The last few years have seen a shift in the horror landscape. The weirdos and slashers and hockey mask spokesmodels of the '80s and '90s have taken a back seat to more base sources of terror, usually centered around moms who have had it up to here with all of this nonsense. "A Quiet Place" asked, "What if you couldn't make noise?" "Bird Box" proffered the query, "What if your peepers were out of bounds?" Aspects of the daily human experience, by their very nature taken for granted, have become the new go-to for stories designed to unsettle. It can only be assumed that a movie about people who die if they smell stuff is currently in the works at Blumhouse, probably titled something like "Olfactory" or "Sniff" and, if we had to guess, starring Sarah Chalke.

And 2021 sees the addition of a new entry in this niche genre: "Awake." The Netflix original sees Gina Rodriguez ("Jane the Virgin") as Jill, a mother who has had it up to here with all of this nonsense. Gina is caught up in a struggle for survival when an unknowable global catastrophe sends the world into turmoil, trashing all electronics and robbing mankind of their ability to sleep. From the perspective of anyone who loves Tamagotchies and naps, it's more or less the worst-case scenario.

But could it happen in real life? The simple answer: "No. Probably not. Maybe. Don't worry about it."
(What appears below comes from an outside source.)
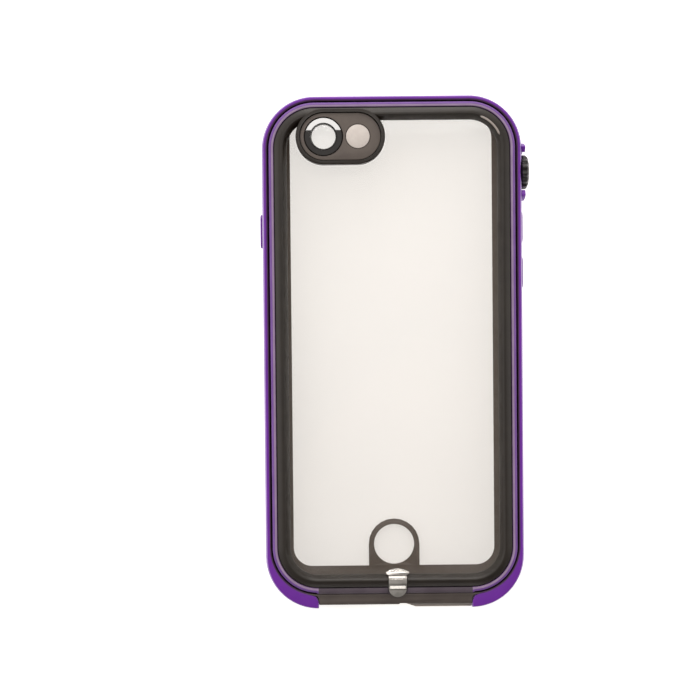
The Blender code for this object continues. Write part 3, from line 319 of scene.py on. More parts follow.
# The tree sweeps a closed section round a closed line. The line is the piece's own mesh and the
# section is another object's, drawn flat with its outward side along X and its height down Y.
sweep = bpy.data.node_groups.new("moulding swept round a line", "GeometryNodeTree")
sweep.interface.new_socket("Line", in_out="INPUT", socket_type="NodeSocketGeometry")
section_socket = sweep.interface.new_socket(
    "Section", in_out="INPUT", socket_type="NodeSocketObject"
)
finish_socket = sweep.interface.new_socket(
    "Finish", in_out="INPUT", socket_type="NodeSocketMaterial"
)
sweep.interface.new_socket("Moulding", in_out="OUTPUT", socket_type="NodeSocketGeometry")
sweep_in = add_node(sweep, "NodeGroupInput")
line = add_node(sweep, "GeometryNodeMeshToCurve", {"Mesh": sweep_in.outputs["Line"]})
level = add_node(sweep, "GeometryNodeSetCurveNormal", {"Curve": line.outputs["Curve"]}, mode="Z_UP")
drawn = add_node(sweep, "GeometryNodeObjectInfo", {"Object": sweep_in.outputs["Section"]})
edge = add_node(sweep, "GeometryNodeMeshToCurve", {"Mesh": drawn.outputs["Geometry"]})
swept = add_node(
    sweep,
    "GeometryNodeCurveToMesh",
    {"Curve": level.outputs["Curve"], "Profile Curve": edge.outputs["Curve"]},
)
real = add_node(sweep, "GeometryNodeRealizeInstances", {"Geometry": swept.outputs["Mesh"]})
painted = add_node(
    sweep,
    "GeometryNodeSetMaterial",
    {"Geometry": real.outputs["Geometry"], "Material": sweep_in.outputs["Finish"]},
)
add_node(sweep, "NodeGroupOutput", {"Moulding": painted.outputs["Geometry"]})


def wire(name, points):
    """A closed line of straight edges through points."""
    mesh = bpy.data.meshes.new(name)
    count = len(points)
    mesh.from_pydata(points, [(index, (index + 1) % count) for index in range(count)], [])
    made = bpy.data.objects.new(name, mesh)
    bpy.context.scene.collection.objects.link(made)
    return made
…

Awake probably won't happen, bud

If you're wondering whether a worldwide event could both knock out everyone's iPads and keep them from going nappy-bye, then, you know, no-ish. There's a hypothetical argument to be made that a solar storm, if it got big enough, could heavily disrupt the electrical grid, and as The Washington Times reported in 2014, there's at least a suspicious correlation between solar flares and funny business in brain activity. Could such an event cause an "Awake" scenario? There's plenty of evidence to the contrary, but we won't know for sure until it happens, in much the same way that we won't know if time starts going backwards when someone flies around the Earth really fast until Superman actually tries it.

But what of the cranky business? The "Purge"-adjacent violent shenanigans that "Awake" imagines humanity getting up to in a world where nobody is getting a solid eight hours a night? And would a person really die if they didn't sleep long enough?

Again, probably not, at least not in the way that the movie seems to present things. Despite the fact that we spend a full third of our lives sleeping, we still have a remarkably tenuous grasp on what long-term sleep deprivation will do to a person. We know that folks have been recorded going upwards of 11 days without any shut-eye and that they remained markedly alive afterwards. The crabbiness and hallucination parts are certainly real, but there's no record of a person getting so yawny that they died. At best, we can point to a link between sleep loss and conditions like diabetes, high blood pressure, and long-term mental health problems. The truth is often less sexy than you'd hope. You can look at the monsters from "Bird Box" without getting weird, too.

"Awake" premieres on Netflix on June 9, 2021.